Paramount Group, the other major partner in the AHRLAC programme, brought with it capabilities that were no less important. This began with a strong and innovative product vision that came from a series of market and design studies they carried out in 2009, and thereafter a steady and stable funding stream, without which the project would not have been possible. 

Paramount also has impressive systems development and integration capabilities, particularly from its Advanced Technologies division (formerly ATE), and has therefore been able to fulfil this crucial role in the programme. On-board systems, such as avionics, mission computers, sensors and weapons are a huge part of any military aircraft, and any new type that either lacks in those areas, or cannot easily integrate new capabilities, has no value.
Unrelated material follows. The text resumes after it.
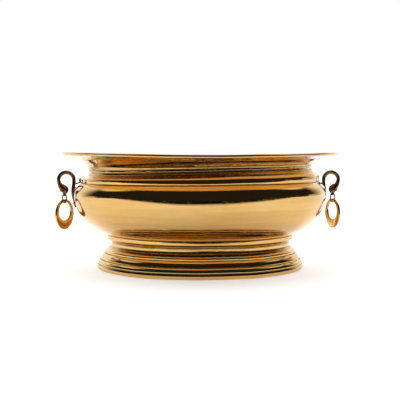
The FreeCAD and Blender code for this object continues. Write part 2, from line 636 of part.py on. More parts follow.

Finally, the company has brought to bear its impressive marketing skills and experience gained by selling complete military systems into a diverse set of markets, from high-tech developed nations to developing nations on tight budgets. That there were already two AHRLAC customers, albeit for smallish orders, before the first factory brick was laid is testament to this.

Mention must also be made of the contribution provided by Incomar Aeronautics, which was contracted to provide technical assistance ranging from control of the test flying programme and the supply of test pilots (headed by Johannes Joubert), to model and process verification, and certification assistance, amongst other areas.

In short, the AHRLAC programme has been able to progress as far as it has because it’s an example of a good partnership, with each of the companies involved providing a set of skills and capabilities that the others generally lacked, along with the quality of management capable of handling competing interests when they arose. 

It also shows that any country looking to grow its aerospace sectors should invest in the upstream skills, in areas like process engineering, systems engineering, and high tech component manufacturing, long before it attempts the big, ambitious and risky projects.